We arrived at our first dive site, Oregon Shelf around 1930, and ROPOS was in the water for the first dive a half hour later! This site, at 80 m water depth is in highly productive waters and is commonly very difficult to work in due to low visibility from sediment and biologically-produced material in the water column: some years, visibility is so low that the pilots can’t even see the manipulators in front of the vehicle! However, this year, the weather gods were kind to us and work progressed very well. Within the first 41 hrs of Leg 2, we have completed five dives with ROPOS, three transits, and an echosounder survey of Southern Hydrate Ridge. Not a bad start.
In addition to the above activity, instruments are getting their finishing touches before deployment, recovered instruments are being sampled and water samples have been analyzed. Students have been working on their project proposals, writing blogs, and procuring zooplankton samples.

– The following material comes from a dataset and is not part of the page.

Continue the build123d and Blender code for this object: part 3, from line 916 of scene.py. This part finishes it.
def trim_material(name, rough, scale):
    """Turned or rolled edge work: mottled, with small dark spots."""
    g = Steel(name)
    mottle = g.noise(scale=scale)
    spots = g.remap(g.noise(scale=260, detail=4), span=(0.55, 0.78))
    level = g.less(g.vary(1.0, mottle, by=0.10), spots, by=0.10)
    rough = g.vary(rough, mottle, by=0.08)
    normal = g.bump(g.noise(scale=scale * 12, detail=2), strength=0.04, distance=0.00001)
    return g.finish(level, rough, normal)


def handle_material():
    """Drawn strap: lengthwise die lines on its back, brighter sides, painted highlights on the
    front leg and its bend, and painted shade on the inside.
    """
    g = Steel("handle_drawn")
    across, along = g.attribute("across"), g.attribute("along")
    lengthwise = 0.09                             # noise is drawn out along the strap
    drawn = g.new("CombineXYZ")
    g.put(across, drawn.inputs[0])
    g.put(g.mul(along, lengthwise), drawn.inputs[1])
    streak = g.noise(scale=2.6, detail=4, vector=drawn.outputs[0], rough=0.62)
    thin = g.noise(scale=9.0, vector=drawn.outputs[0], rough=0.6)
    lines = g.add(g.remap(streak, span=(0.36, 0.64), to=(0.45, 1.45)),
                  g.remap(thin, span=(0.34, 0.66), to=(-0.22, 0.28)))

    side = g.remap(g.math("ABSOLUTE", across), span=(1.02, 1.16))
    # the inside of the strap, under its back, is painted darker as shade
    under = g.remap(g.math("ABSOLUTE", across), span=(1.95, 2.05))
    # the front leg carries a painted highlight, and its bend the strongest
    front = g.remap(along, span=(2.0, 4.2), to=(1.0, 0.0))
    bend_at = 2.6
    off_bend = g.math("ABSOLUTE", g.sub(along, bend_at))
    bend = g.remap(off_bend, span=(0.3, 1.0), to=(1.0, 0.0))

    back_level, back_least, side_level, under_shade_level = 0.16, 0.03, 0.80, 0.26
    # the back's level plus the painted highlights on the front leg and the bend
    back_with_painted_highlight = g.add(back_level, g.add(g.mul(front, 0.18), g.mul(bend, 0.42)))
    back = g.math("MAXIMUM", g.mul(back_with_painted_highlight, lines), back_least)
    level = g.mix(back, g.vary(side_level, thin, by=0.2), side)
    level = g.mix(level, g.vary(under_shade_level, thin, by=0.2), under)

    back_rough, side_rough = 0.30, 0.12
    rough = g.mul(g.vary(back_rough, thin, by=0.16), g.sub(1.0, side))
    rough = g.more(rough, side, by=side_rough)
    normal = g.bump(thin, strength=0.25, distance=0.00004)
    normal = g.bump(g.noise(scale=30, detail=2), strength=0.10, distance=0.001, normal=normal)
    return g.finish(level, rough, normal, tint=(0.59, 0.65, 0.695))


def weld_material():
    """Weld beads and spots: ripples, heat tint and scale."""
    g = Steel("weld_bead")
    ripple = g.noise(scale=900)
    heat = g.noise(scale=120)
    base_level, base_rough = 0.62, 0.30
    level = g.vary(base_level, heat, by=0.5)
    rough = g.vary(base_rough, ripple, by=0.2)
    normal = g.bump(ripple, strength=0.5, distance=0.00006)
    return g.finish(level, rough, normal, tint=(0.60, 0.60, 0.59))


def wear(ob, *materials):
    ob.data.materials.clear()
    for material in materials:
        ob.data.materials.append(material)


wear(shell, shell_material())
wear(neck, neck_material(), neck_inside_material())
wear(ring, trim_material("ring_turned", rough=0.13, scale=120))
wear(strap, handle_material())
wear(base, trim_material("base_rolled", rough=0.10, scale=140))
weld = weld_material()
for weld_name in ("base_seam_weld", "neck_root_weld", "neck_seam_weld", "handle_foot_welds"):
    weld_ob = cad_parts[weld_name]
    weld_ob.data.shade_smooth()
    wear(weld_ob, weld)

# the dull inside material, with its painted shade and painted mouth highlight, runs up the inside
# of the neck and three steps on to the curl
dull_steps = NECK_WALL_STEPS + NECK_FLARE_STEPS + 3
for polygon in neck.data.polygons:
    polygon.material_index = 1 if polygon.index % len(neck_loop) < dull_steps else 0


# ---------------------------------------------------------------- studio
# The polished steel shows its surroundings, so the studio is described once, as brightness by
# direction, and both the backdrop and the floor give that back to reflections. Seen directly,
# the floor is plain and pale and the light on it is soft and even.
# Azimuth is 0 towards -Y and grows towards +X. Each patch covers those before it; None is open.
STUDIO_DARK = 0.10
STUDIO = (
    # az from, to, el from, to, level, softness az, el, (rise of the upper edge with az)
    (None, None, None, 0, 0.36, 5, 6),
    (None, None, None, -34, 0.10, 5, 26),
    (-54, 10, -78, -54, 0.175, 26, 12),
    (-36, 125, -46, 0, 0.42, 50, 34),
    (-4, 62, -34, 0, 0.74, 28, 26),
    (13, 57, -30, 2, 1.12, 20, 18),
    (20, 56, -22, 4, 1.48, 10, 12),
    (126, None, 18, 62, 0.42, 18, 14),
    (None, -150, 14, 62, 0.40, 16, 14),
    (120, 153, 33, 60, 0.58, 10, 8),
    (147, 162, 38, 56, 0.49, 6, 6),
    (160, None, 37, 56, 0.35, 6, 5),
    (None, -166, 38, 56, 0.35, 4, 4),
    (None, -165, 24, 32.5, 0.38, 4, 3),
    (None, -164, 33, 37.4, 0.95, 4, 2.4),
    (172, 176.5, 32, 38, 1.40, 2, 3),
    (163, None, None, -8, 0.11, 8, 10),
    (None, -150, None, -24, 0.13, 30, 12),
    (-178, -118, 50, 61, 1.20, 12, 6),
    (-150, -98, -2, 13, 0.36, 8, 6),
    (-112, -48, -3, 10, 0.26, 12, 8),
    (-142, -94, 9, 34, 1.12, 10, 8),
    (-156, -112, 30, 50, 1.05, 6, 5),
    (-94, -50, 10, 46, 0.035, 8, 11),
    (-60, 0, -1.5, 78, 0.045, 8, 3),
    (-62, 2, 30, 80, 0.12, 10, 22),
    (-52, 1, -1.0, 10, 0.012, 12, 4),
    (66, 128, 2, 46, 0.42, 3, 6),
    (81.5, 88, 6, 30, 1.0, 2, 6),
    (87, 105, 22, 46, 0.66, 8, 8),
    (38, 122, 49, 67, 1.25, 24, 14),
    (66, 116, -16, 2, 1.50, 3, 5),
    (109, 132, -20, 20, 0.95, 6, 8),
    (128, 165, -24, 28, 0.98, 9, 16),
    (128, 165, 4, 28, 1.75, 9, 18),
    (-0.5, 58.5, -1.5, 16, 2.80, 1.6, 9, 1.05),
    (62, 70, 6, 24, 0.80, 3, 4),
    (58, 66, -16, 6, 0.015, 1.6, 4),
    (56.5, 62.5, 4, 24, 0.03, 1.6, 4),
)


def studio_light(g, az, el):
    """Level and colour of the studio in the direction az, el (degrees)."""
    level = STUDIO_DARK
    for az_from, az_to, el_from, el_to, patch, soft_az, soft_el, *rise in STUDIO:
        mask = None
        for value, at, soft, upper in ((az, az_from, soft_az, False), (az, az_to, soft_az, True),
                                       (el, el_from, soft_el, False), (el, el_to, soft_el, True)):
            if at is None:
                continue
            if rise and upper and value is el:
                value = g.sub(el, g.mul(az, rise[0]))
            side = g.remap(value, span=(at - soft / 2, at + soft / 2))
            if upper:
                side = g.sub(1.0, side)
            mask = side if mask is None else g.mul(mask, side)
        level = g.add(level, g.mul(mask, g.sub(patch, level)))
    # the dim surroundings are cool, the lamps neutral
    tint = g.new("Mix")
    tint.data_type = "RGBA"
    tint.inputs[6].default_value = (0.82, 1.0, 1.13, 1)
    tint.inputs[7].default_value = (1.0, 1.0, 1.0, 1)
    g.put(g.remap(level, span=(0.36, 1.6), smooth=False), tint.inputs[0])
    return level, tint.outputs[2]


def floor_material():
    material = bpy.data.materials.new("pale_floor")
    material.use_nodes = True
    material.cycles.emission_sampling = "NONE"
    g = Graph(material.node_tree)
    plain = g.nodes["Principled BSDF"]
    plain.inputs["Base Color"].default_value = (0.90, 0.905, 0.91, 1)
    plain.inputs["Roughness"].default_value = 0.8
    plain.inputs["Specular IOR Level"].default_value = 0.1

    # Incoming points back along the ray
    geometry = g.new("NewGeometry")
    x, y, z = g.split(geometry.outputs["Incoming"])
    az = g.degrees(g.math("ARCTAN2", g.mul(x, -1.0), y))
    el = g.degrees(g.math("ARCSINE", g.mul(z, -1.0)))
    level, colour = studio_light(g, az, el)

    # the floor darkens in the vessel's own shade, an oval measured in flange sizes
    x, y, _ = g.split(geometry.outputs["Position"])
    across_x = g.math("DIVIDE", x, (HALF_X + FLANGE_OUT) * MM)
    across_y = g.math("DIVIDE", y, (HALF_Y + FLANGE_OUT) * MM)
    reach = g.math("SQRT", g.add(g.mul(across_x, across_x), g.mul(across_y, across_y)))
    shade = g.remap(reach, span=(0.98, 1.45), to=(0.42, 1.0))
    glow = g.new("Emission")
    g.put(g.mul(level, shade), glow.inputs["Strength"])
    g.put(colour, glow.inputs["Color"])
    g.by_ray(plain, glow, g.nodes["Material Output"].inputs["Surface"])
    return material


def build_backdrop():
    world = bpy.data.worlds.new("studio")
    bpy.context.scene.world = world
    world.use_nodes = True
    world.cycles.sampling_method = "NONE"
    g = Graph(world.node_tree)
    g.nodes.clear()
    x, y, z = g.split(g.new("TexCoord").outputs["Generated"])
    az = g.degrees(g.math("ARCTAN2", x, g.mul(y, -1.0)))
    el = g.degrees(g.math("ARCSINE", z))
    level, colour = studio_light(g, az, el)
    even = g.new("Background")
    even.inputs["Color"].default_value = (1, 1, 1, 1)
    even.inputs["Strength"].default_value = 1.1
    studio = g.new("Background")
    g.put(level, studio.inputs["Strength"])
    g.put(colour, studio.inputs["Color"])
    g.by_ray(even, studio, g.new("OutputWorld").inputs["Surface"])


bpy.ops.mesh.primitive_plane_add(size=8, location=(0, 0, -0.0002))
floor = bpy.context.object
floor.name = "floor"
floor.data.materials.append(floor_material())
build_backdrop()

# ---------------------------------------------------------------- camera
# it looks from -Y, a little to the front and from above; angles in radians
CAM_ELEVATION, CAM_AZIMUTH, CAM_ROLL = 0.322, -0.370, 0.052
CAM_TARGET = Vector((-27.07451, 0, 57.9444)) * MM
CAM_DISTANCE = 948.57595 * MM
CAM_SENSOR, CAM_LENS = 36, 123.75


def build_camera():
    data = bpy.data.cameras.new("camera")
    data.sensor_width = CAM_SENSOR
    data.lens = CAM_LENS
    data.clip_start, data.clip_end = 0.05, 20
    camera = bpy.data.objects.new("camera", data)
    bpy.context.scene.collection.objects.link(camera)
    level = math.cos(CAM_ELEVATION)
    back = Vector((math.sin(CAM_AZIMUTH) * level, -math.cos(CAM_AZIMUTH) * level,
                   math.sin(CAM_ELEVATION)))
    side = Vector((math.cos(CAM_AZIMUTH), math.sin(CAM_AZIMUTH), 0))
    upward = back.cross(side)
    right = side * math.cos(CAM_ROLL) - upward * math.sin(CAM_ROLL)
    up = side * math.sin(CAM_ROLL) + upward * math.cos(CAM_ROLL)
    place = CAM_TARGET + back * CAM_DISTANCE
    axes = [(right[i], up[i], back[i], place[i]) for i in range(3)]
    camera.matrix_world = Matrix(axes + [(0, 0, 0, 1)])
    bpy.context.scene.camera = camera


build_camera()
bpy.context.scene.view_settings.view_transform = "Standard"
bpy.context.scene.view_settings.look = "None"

During last night ROPOS Dive R2222 and the deployment of the low-volatage junction box LV01B at Southern Hydrate Ridge, students were treated to close up views of bacterial mats and lots of crab, fish, sea stars and other sea creatures. This area is characterized by highly active methane seeps – some years we have witnessed explosions of hydrate-encased bubbles exploding from collapsed areas in the seafloor forming plumes that rise >400 m into the water column. At shallower depths, the hydrate dissociates releasing methane into the water column, which is then utilized by methane metabolizing bacteria in the water column. The resultant increase in biological material attracts zooplankton, which attracts krill. This is a wonderful example of coupling of process that connect the seafloor and hydrosphere!